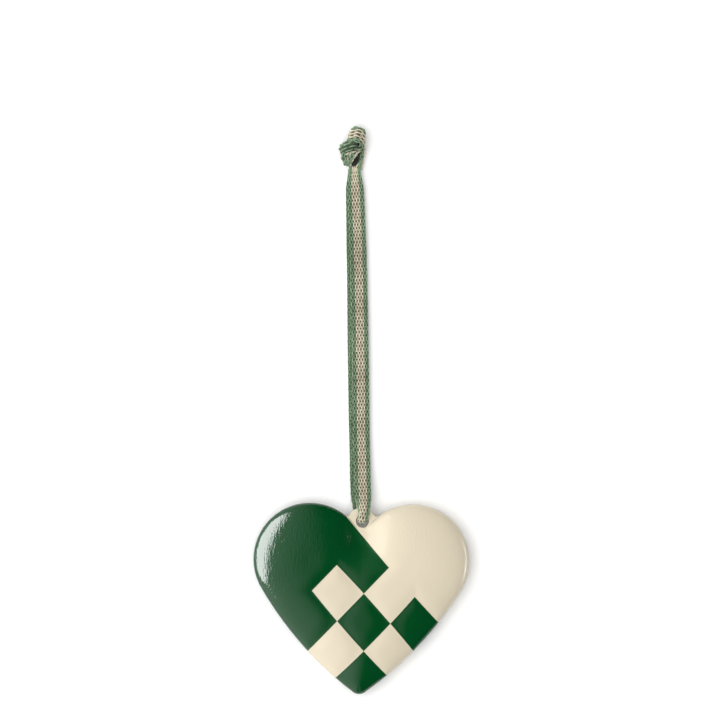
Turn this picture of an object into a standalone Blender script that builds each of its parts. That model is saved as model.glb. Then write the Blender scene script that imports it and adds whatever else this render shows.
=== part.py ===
"""Heart ornament: a pressed and enamelled metal heart on a knotted, narrow woven ribbon.

The heart lies on its back with its painted front up (+Z), its point towards -Y and its
ribbon laid out towards +Y. The origin is under the middle of the heart. Units are metres.
"""

import math

import bmesh
import bpy
import numpy as np
from mathutils import Vector
from mathutils.geometry import delaunay_2d_cdt, interpolate_bezier

# Heart outline: two round lobes, two long bowed sides and a small round point
LOBE_RADIUS = 0.0157
LOBE_SPACING = 0.0286
LEFT_LOBE_LIFT = 0.0005
POINT_DROP = 0.0343
POINT_RADIUS = 0.0029
POINT_OFFSET = -0.00065
SIDE_RADIUS = 0.0983

# Pressed form: a crimped edge and an eye of the same flat sheet, a dome on each side
EDGE_THICKNESS = 0.0010
DOME_HEIGHT = 0.0040
DOME_REACH = 0.0140
DOME_RIDGE_SOFTNESS = 4
NOTCH_DIP_RADIUS = 0.0050

# Hanging eye between the lobes
EYE_RADIUS = 0.0038
EYE_OFFSET = 0.0001
EYE_RISE = 0.0043
EYE_FILLET = 0.0008
BORE_RADIUS = 0.0018
BORE_OFFSET = 0.0003

# Painted checks, three by three, each one pressed into a soft pillow on the front
CHECK_ACROSS = 0.0103
CHECK_ALONG = 0.0109
CHECK_DROP = 0.0064
CHECK_OFFSET = 0.0006
FALLING_ANGLE = math.radians(-48.6)
RISING_ANGLE = math.radians(45.9)
VALLEY_DEPTH = 0.0005
VALLEY_ROUNDNESS = 0.15
VALLEY_FADE = 0.0030

# Fineness of the faceted skin
STEPS_PER_CHECK = 6
OUTLINE_STEP = 0.0016
FINE_STEP = 0.0005
EYE_STEP = 0.0008
BORE_STEP = 0.0006
EDGE_RING = 0.0004
SECOND_RING = 0.0013

# Ribbon: flat, but bunched into the bore
RIBBON_WIDTH = 0.0047
RIBBON_THICKNESS = 0.0008
BUNCH_WIDTH = 0.0026
BUNCH_THICKNESS = 0.0020
BUNCH_LENGTH = 0.009
RIBBON_SIDES = 10
OVAL_SQUARENESS = 0.6
CLEARANCE = 0.0003

# Knot: the doubled ribbon, pulled tight
KNOT_BAND_WIDTH = 0.0038
KNOT_BAND_THICKNESS = 0.0022
KNOT_CORE_RADIUS = 0.0020
KNOT_GRAIN = 0.0003
KNOT_FACE_SHARE = 0.16

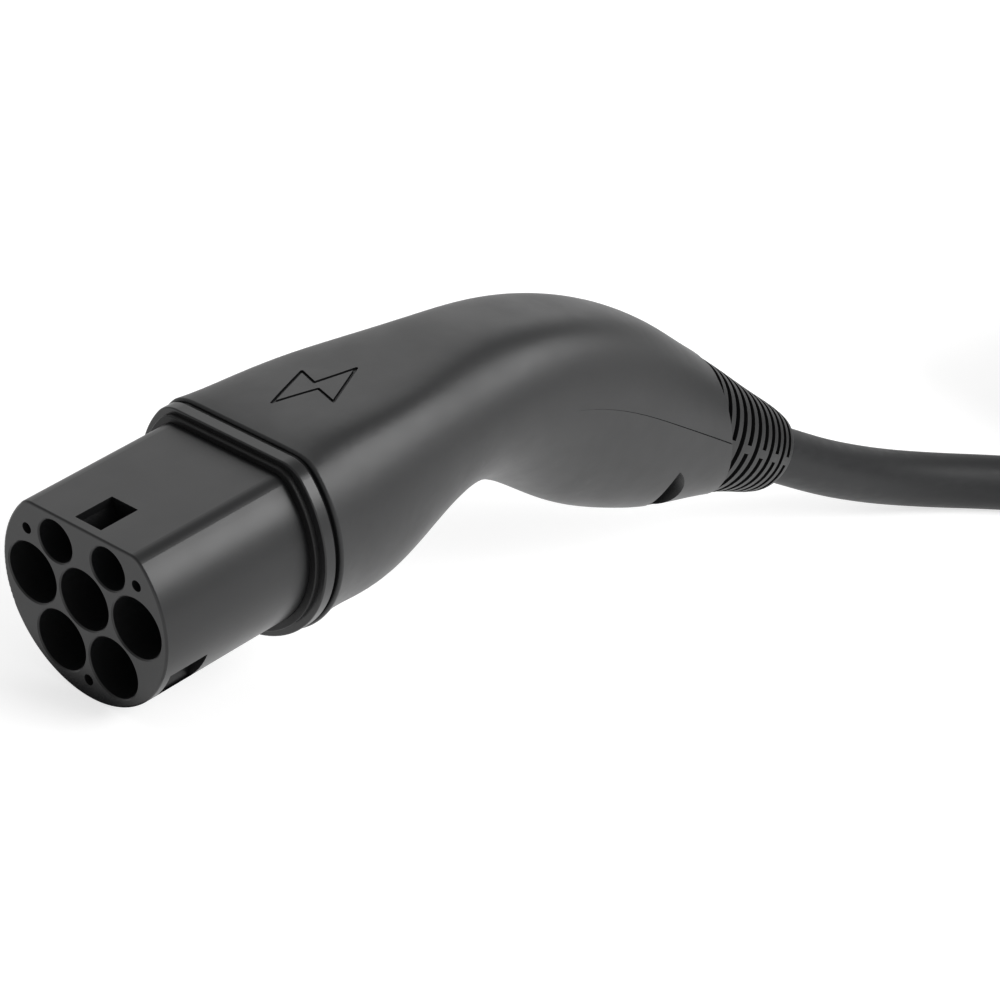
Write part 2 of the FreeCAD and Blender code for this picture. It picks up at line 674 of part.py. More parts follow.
def hank_entry(back):
    """A point on the line by which the cable joins the outer column, and its distance before the stub."""
    outward = V(ENTRY_HEADING.y, -ENTRY_HEADING.x, 0)
    touch = V(HANK_X, HANK_Y, CABLE_R) + outward * (HANK_R + CABLE_R)
    return touch - ENTRY_HEADING * (HANK_ENTRY_LENGTH + back)


def hank_body():
    """The bundle of turns, the stub that the cable comes in by and the lead on top."""
    x1 = HANK_X + HANK_STRAIGHT
    ring = oval_ring(HANK_R, HANK_THICK, 0, HANK_TOP)
    flat_edges = [e for e in ring.Edges if e.BoundBox.ZLength < 0.01]
    ring = ring.makeFillet(HANK_EDGE, flat_edges)
    stub = cylinder(CABLE_R, HANK_ENTRY_LENGTH - CABLE_R, hank_entry(0), ENTRY_HEADING)
    lead = oval_ring(LEAD_R, CABLE_R, HANK_TOP - HANK_EDGE, HANK_TOP + HANK_THICK)
    far = Part.makeBox(x1 - LEAD_START - HANK_X, HANK_R, 2 * HANK_TOP, V(HANK_X, HANK_Y, 0))
    fold_start = V(HANK_X - HANK_STRAIGHT, HANK_Y - 2 * HANK_R, 0)
    fold = Part.makeBox(HANK_STRAIGHT, 4 * HANK_R, 2 * HANK_TOP, fold_start)
    lead = lead.common(far.fuse(fold))
    beyond = plug_pose(Part.makeBox(HANK_STRAIGHT, HANK_R, 2 * HANK_R, V(0, -HANK_R / 2, -HANK_R)))
    return ring.fuse(stub).fuse(lead.cut(beyond)).cut(hank_ties(True))


def tie(x, middle, lead, recess):
    """A strap round one side of the bundle, and round the lead if it is there, or its bed under the turns."""
    wide, top = HANK_THICK + FIT, HANK_TOP + FIT
    rise = HANK_THICK if lead else 0
    inside = [V(x, middle - wide, TIE_THICKNESS), V(x, middle - wide, top + rise)]
    if lead:
        inside.append(V(x, middle, top + rise))
    inside += [V(x, middle + wide, top), V(x, middle + wide, TIE_THICKNESS)]
    outline = Part.Face(Part.makePolygon(inside + inside[:1]))
    strap = outline.makeOffset2D(TIE_THICKNESS).extrude(V(TIE_WIDTH, 0, 0))
    if recess:
        return strap.common(Part.makeBox(2 * TIE_WIDTH, 4 * wide, TIE_THICKNESS, V(x, middle - 2 * wide, 0)))
    return strap.cut(outline.extrude(V(TIE_WIDTH, 0, 0)))


def hank_ties(recess):
    """The strap on the far side, over the rising lead, and the one on the near side, under the plug."""
    far = tie(TIE_FAR_X, HANK_Y + HANK_R, True, recess)
    near = tie(TIE_NEAR_X, HANK_Y - HANK_R, False, recess)
    return Part.makeCompound([far, near])


def plug_pose(shape):
    """Puts the plug, drawn from its boot along +X, on top of the hank."""
    rest = HANK_TOP + PLAY + PLUG_SHROUD_R * math.cos(math.radians(PLUG_TILT))
    rear = PLUG_BOOT_LENGTH + PLUG_HANDLE_LENGTH + PLUG_GASKET_WIDTH
    height = rest - rear * math.sin(math.radians(PLUG_TILT))
    shape.rotate(V(0, 0, 0), V(0, 1, 0), -PLUG_TILT)
    shape.translate(V(PLUG_X, HANK_Y - LEAD_R, height))
    return shape


PLUG_HANDLE_X = PLUG_BOOT_LENGTH
PLUG_GASKET_X = PLUG_HANDLE_X + PLUG_HANDLE_LENGTH
PLUG_SHROUD_X = PLUG_GASKET_X + PLUG_GASKET_WIDTH
PLUG_END = PLUG_SHROUD_X + PLUG_SHROUD_LENGTH


def plug_shroud():
    body = d_face(PLUG_SHROUD_X, PLUG_SHROUD_R, PLUG_SHROUD_FLAT, PLUG_CORNER)
    body = body.extrude(V(PLUG_SHROUD_LENGTH, 0, 0))
    rim = [e for e in body.Edges if e.BoundBox.XMin > PLUG_END - 0.01]
    body = body.makeFillet(PLUG_EDGE, rim)
    hollow = plug_hollow(PLUG_SHROUD_X - 1, PLUG_WALL)
    return body.cut(hollow.extrude(V(PLUG_SHROUD_LENGTH + 2, 0, 0)))


def plug_hollow(x, inset):
    return d_face(x, PLUG_SHROUD_R - inset, PLUG_SHROUD_FLAT - inset, PLUG_CORNER - PLUG_WALL / 2)


def plug_pins(places, radius):
    pins = []
    for place in places.values():
        y, z = pattern_place(place)
        pin = rod(radius, PLUG_SHROUD_X + PLUG_PIN_ROOT, PLUG_SHROUD_X + PLUG_PIN_REACH, -y, z)
        tip = [e for e in pin.Edges if e.BoundBox.XMin > PLUG_SHROUD_X + PLUG_PIN_REACH - 0.01]
        pins.append(pin.makeChamfer(radius * PLUG_PIN_TIP, tip))
    return Part.makeCompound(pins)


def plug_insert():
    body = plug_hollow(PLUG_SHROUD_X, PLUG_WALL + FIT).extrude(V(PLUG_INSERT_DEPTH, 0, 0))
    holes = []
    for places, radius in ((POWER_PLACES, PLUG_POWER_PIN_R), (SIGNAL_PLACES, PLUG_SIGNAL_PIN_R)):
        for place in places.values():
            y, z = pattern_place(place)
            holes.append(rod(radius + FIT / 2, PLUG_SHROUD_X + PLUG_PIN_ROOT, PLUG_END, -y, z))
    return body.cut(Part.makeCompound(holes))


def under_flat(step):
    """All that lies below the flat of the plug's shroud, by a step."""
    block = Part.makeBox(PLUG_END, 4 * PLUG_SHROUD_R, 4 * PLUG_SHROUD_R)
    block.translate(V(0, -2 * PLUG_SHROUD_R, PLUG_SHROUD_FLAT - step - 4 * PLUG_SHROUD_R))
    return block


def plug_gasket():
    ring = rod(PLUG_SHROUD_R - PLUG_GASKET_STEP, PLUG_GASKET_X, PLUG_SHROUD_X)
    return ring.common(under_flat(PLUG_GASKET_STEP))


def plug_handle():
    points = [V(PLUG_HANDLE_X + x, 0, radius) for x, radius in PLUG_HANDLE_OUTLINE]
    curve = Part.BSplineCurve()
    curve.interpolate(points)
    start, end = V(PLUG_HANDLE_X, 0, 0), V(PLUG_GASKET_X, 0, 0)
    rim = end + V(0, 0, PLUG_SHROUD_R - PLUG_HANDLE_STEP)
    edges = [
        Part.makeLine(start, points[0]),
        curve.toShape(),
        Part.makeLine(points[-1], rim),
        Part.makeLine(rim, end),
        Part.makeLine(end, start),
    ]
    body = Part.Face(Part.Wire(edges)).revolve(V(0, 0, 0), V(1, 0, 0), 360)
    return body.common(under_flat(PLUG_HANDLE_STEP))


def plug_boot():
    small, large = PLUG_BOOT_R
    body = Part.makeCone(small, large, PLUG_BOOT_LENGTH, V(0, 0, 0), V(1, 0, 0))
    floor = (small - PLUG_SLOT_DEPTH, large - PLUG_SLOT_DEPTH)
    core = Part.makeCone(*floor, PLUG_BOOT_LENGTH, V(0, 0, 0), V(1, 0, 0))
    wide, narrow = 3 * large, PLUG_SLOT_BRIDGE
    for k in range(PLUG_SLOT_COUNT):
        x = PLUG_SLOT_START + k * PLUG_SLOT_PITCH
        slot = rod(large, x, x + PLUG_SLOT_WIDTH).cut(core)
        across, up = (wide, narrow) if k % 2 else (narrow, wide)
        bridge = Part.makeBox(PLUG_SLOT_WIDTH, across, up, V(x, -across / 2, -up / 2))
        body = body.cut(slot.cut(bridge))
    return body


def build():
    outer = skin(0.0)
    inner = skin(GRIP_WALL).cut(notches(NOTCH_WALL))
    hollow = skin(GRIP_WALL + PLAY).cut(notches(NOTCH_WALL + PLAY))
    own = {
        "nose_housing": nose_housing(),
        "collar_ring": collar_ring(),
        "collar_gasket": collar_gasket(),
        "front_seal": front_seal(),
        "nose_seal": nose_seal(),
        "contact_carrier": contact_carrier(),
        "retaining_plate": retaining_plate(),
        "carrier_screws": carrier_screws(),
        "coding_resistor": coding_resistor(),
        "power_guards": guards(POWER_PLACES, POWER_SOCKET),
        "signal_guards": guards(SIGNAL_PLACES, SIGNAL_SOCKET),
        "handle_body": handle_body(outer, inner),
        "strain_relief_boot": strain_relief_boot(hollow),
        "cable_seal": cable_seal(),
        "cable_clamp_upper": cable_clamp(1, hollow),
        "cable_clamp_lower": cable_clamp(-1, hollow),
        "clamp_screws": clamp_screws(),
        "cable_entry": cable_entry(),
    }
    for places, sizes in ((POWER_PLACES, POWER_SOCKET), (SIGNAL_PLACES, SIGNAL_SOCKET)):
        for name, place in places.items():
            own["contact_" + name] = socket(place, sizes)
            own["wire_" + name] = wire(place, sizes)

    # Laid down on the lip of the nose, and centred over the origin
    lean = math.radians(REST_TILT)
    lift = (NOSE_R - NOSE_EDGE) * math.cos(lean) - NOSE_EDGE * math.sin(lean) + NOSE_EDGE
    for shape in own.values():
        shape.rotate(V(0, 0, 0), V(0, 1, 0), -REST_TILT)
    ends = Part.makeCompound([own["nose_housing"], own["strain_relief_boot"]])
    box = ends.optimalBoundingBox(False, False)
    shift = V(-(box.XMin + box.XMax) / 2, 0, lift)
    for shape in own.values():
        shape.translate(shift)
    print("shift", round(shift.x, 3), round(shift.z, 3), "box", box.XMin + shift.x, box.XMax + shift.x)

    laid = FreeCAD.Rotation(V(0, 1, 0), -REST_TILT)
    leave = [laid.multVec(axis_point(BOOT_END + s)) + shift for s in (0, EXIT_RUN)]
    route = leave + [V(*p) for p in ROUTE] + [hank_entry(RUN_IN), hank_entry(0)]
    print("cable route", [(round(p.x, 1), round(p.y, 1), round(p.z, 2)) for p in route])
    run, path, radii = tube(route, CABLE_R)
    print("cable bend radii", [round(r) for r in radii])
    print("cable run", round(path.Length, 1), "volume", run.Volume, math.pi * CABLE_R ** 2 * path.Length)
    passes = 2 * HANK_ROWS
    turns = passes * 2 * HANK_STRAIGHT + (2 * passes - 1) * math.pi * HANK_R
    joining = math.radians(90 + HANK_ENTRY) * (HANK_R + CABLE_R)
    total = path.Length + HANK_ENTRY_LENGTH + joining + turns + math.pi * LEAD_R
    print("cable length", round(total))
    far = {
        "cable_run": run,
        "cable_hank": hank_body(),
        "hank_ties": hank_ties(False),
        "plug_shroud": plug_pose(plug_shroud()),
        "plug_insert": plug_pose(plug_insert()),
        "plug_power_pins": plug_pose(plug_pins(POWER_PLACES, PLUG_POWER_PIN_R)),
        "plug_signal_pins": plug_pose(plug_pins(SIGNAL_PLACES, PLUG_SIGNAL_PIN_R)),
        "plug_gasket": plug_pose(plug_gasket()),
        "plug_handle": plug_pose(plug_handle()),
        "plug_boot": plug_pose(plug_boot()),
    }
    return {**own, **far}


os.makedirs("parts", exist_ok=True)
for node, solid in build().items():
    kinds = [s.isValid() for s in solid.Solids]
    print(node, len(solid.Solids), "valid" if all(kinds) and kinds else "BAD", round(solid.Volume, 1))
    solid.exportStep("parts/" + node + ".step")
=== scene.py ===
import json
import math

import bpy
from mathutils import Matrix, Vector


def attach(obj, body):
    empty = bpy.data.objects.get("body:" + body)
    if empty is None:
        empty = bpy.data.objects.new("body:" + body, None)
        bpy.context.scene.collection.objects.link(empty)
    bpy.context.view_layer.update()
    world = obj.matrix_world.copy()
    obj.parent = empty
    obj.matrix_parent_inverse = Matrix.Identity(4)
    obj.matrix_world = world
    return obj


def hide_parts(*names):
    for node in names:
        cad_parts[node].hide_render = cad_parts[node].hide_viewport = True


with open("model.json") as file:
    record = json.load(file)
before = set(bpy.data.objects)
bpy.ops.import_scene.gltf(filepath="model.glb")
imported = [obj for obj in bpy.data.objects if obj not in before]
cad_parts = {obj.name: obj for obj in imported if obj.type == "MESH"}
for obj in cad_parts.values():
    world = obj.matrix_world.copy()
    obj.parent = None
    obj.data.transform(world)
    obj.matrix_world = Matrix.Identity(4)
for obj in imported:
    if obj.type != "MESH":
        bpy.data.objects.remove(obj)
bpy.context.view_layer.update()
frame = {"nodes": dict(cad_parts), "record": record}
nodes = frame["nodes"]

# The connector lies tilted on the lip of its nose. This is the nose's own frame, in the row frame:
# its origin is in the middle of the front face, and its X axis runs back along the nose.
REST_TILT = math.radians(17.0)
NOSE_PLACE = Vector((-0.131521, 0.0, 0.026388))
NOSE_FRAME = Matrix.Translation(NOSE_PLACE) @ Matrix.Rotation(-REST_TILT, 4, "Y")

# Camera, placed in the nose's frame as the photograph shows the nose
CAMERA_AT = Vector((-0.5420, -0.6168, 0.5450))
CAMERA_AZIMUTH = math.radians(-48.138)
CAMERA_ELEVATION = math.radians(32.371)
CAMERA_LENS = 150.4
CAMERA_SENSOR = 36.0
CLIP_NEAR = 0.05
CLIP_FAR = 50.0


def make_camera():
    data = bpy.data.cameras.new("camera")
    data.lens = CAMERA_LENS
    data.sensor_width = CAMERA_SENSOR
    data.clip_start = CLIP_NEAR
    data.clip_end = CLIP_FAR
    camera = bpy.data.objects.new("camera", data)
    bpy.context.collection.objects.link(camera)
    swing = Matrix.Rotation(CAMERA_AZIMUTH, 4, "Z")
    pitch = Matrix.Rotation(math.pi / 2 - CAMERA_ELEVATION, 4, "X")
    camera.matrix_world = NOSE_FRAME @ Matrix.Translation(CAMERA_AT) @ swing @ pitch
    bpy.context.scene.camera = camera


make_camera()

# Cable: its route from the strain relief to the hank
CABLE_R = 0.00825
CABLE_EXIT = Vector((0.134386, 0.0, 0.029599))
CABLE_ROUTE = (
    (0.1614, 0.0, 0.0208),
    (0.1947, 0.0, 0.0126),
    (0.2217, -0.0040, 0.0089),
    (0.2467, -0.0135, 0.00825),
    (0.2846, -0.0343, 0.00825),
    (0.3099, -0.0570, 0.00825),
)
STEPS_PER_SPAN = 16
STEPS_ROUND = 10

# Hank of eight passes: two columns in four rows, with the lead to the plug on top.
# Its folds are half turns round two ends, and angles are in degrees.
HANK_X = 0.3997
HANK_Y = -0.0380
HANK_R = 0.0660
HANK_STRAIGHT = 0.085
HANK_PASSES = 8
NEAR_FOLD = 90
FAR_FOLD = -90
FOLD_ANGLES = (15, 45, 75, 105, 135, 165)
ENTRY_ANGLE = 223.0
INSIDE = -1
OUTSIDE = 1


def fold_points(x, first, column, row, angles=FOLD_ANGLES):
    """Control points of one fold of the hank, round the end at x, from the fold's first angle on."""
    radius = (HANK_R + column * CABLE_R) / math.cos(math.radians(FOLD_ANGLES[0]))
    height = (2 * row + 1) * CABLE_R
    points = []
    for angle in angles:
        turn = math.radians(first + angle)
        points.append((x + radius * math.cos(turn), HANK_Y + radius * math.sin(turn), height))
    return points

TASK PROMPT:
Repeat the entries above exactly, beginning at their first line and ending with the line that contains "BORE_OFFSET = 0.0003", with nothing added.

RESULT OF THIS EXERCISE:
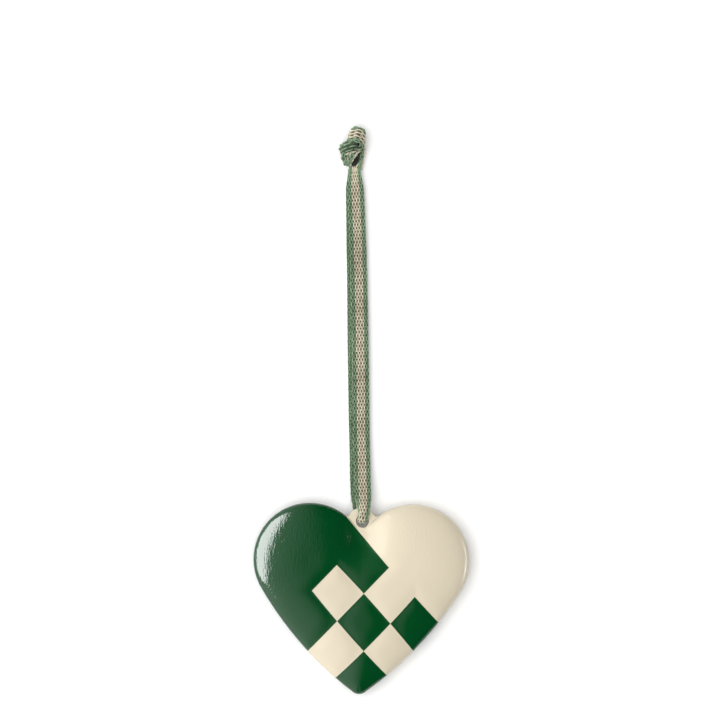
Turn this picture of an object into a standalone Blender script that builds each of its parts. That model is saved as model.glb. Then write the Blender scene script that imports it and adds whatever else this render shows.
=== part.py ===
"""Heart ornament: a pressed and enamelled metal heart on a knotted, narrow woven ribbon.

The heart lies on its back with its painted front up (+Z), its point towards -Y and its
ribbon laid out towards +Y. The origin is under the middle of the heart. Units are metres.
"""

import math

import bmesh
import bpy
import numpy as np
from mathutils import Vector
from mathutils.geometry import delaunay_2d_cdt, interpolate_bezier

# Heart outline: two round lobes, two long bowed sides and a small round point
LOBE_RADIUS = 0.0157
LOBE_SPACING = 0.0286
LEFT_LOBE_LIFT = 0.0005
POINT_DROP = 0.0343
POINT_RADIUS = 0.0029
POINT_OFFSET = -0.00065
SIDE_RADIUS = 0.0983

# Pressed form: a crimped edge and an eye of the same flat sheet, a dome on each side
EDGE_THICKNESS = 0.0010
DOME_HEIGHT = 0.0040
DOME_REACH = 0.0140
DOME_RIDGE_SOFTNESS = 4
NOTCH_DIP_RADIUS = 0.0050

# Hanging eye between the lobes
EYE_RADIUS = 0.0038
EYE_OFFSET = 0.0001
EYE_RISE = 0.0043
EYE_FILLET = 0.0008
BORE_RADIUS = 0.0018
BORE_OFFSET = 0.0003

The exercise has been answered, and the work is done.